For us today, paying same amount to first and last simply doesn’t seem to be just and fair. Maybe our gospel today is one of those written in the Scripture which is good to hear, but doesn’t make sense, so we don’t bother to follow. This is because we nowadays follow a very different work ethics. First, we always think that there should be seniority in workplace – those who are more senior, experienced, talented should deserve and enjoy more privileges than those who are young, inexperienced and still learning laborers. Second, the more you work the more salary or wage you deserve than those who have less work. That is why we think that our parable today is not fair because we usually connect wage, salary, reward and payment with work…. and work with wage, salary, rewards and privileges. We usually equate work for the money, wage or reward. Everything has its prize. Nothing is free anymore. If you don’t work, you don’t earn. No work, no pay. No pay, no work. And if what you do is not considered as work or labor – like the work of a mother at home – you are  not and should not be paid either.

This is what Jesus is trying to teach us today in our gospel. Work is not necessarily and always connected with wage or money. Work is more than just receiving or deserving a just payment or wage. There is more value in our human work and labor than just earning money or wage for it. To equate and limit work with wage undermines the dignity of work of God and man. Take for example, the work of mother at home, the work of a priest, a teacher to educate, a doctor to heal, a farmer, a fisherman, and a public servant. Deep inside, we know that the work we do is more than just the wage we receive because we dignify our human labor as our vocation and mission in participation with God’s work.
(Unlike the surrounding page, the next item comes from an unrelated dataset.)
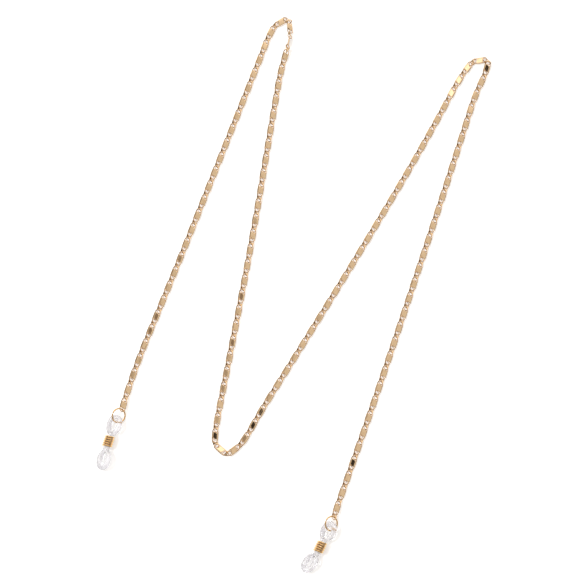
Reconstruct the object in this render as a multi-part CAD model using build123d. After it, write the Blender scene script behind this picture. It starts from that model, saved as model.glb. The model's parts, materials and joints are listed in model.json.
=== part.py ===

Although our capitalistic and consumeristic world today promotes otherwise, Jesus reminds us that human labor is dignified – it is our participation and contribution in God’s work for our redemption and salvation. Perhaps we better reexamine our work ethics – are we in for the money or for the betterment of human world? One thing for sure, in doing God’s work or working with Jesus, there is no seniority, no privileges, no prizes, bonus and rewards, no early comers or latecomers, no DTR – daily time record. But everyone receives equally more than what each of us deserved, for what we receives is not Salary or Wage but God’s overflowing Gift and grace of His Redemption and Love, coming out of His generosity.

Jesus reveals us here the Generous nature of our God and Father whose thoughts and ways are beyond ours. He is a God we are to discover in our daily work with Him, and not in our thoughts and ways. Ours is a Generous God who always provides us with much graces and blessings we need, and through our dignified work we participate and contribute in His work of blessing us all always. God indeed works in His own unique work-ethics – different and beyond our own.

Which reminds of a story about a bishop who went for a surprised visit to a newly-built chapel “kapilya”. While appreciating the kapilya, a little girl of ten came and asked the bishop: “How do you like our new kapilya?”. The bishop replied, “It’s very nice.” The girl then said, “You know what? I am part of its construction.” Surprised the bishop asked: “How could you?” The girl proudly responded: “When my father, the head carpenter built this kapilya, I brought him “Lunch”. So I’m part of its construction.

Perhaps we learn something from the work-ethics of the girl. In building God’s Kingdom, Are we part of the construction and harvest, OR are we just hired-paid laborers? Regardless what, when – be it first or last, senior or neophytes, or where we work – be office or home, we better ask ourselves what are we working FOR?

Pandemic times have rendered a number of people to lose their own jobs and careers. Difficult it may be, perhaps this can also be ample time for all of us to review our work-ethics, reevaluate our present jobs, and reconsider some career-shifts that would improve & be more in line with one’s own life-vocation & mission.

Grant us, O Lord the grace to discern Your will for us now as we take part in Your better plan always for our best. Amen.

By  Fr. Aphelie Mario Masangcay, CSsR (a former Filipino Redemptorist Missionary for Filipino Migrants in South Korea who, due to immune compromised diabetic condition, stationed back home  in the Philippines for now).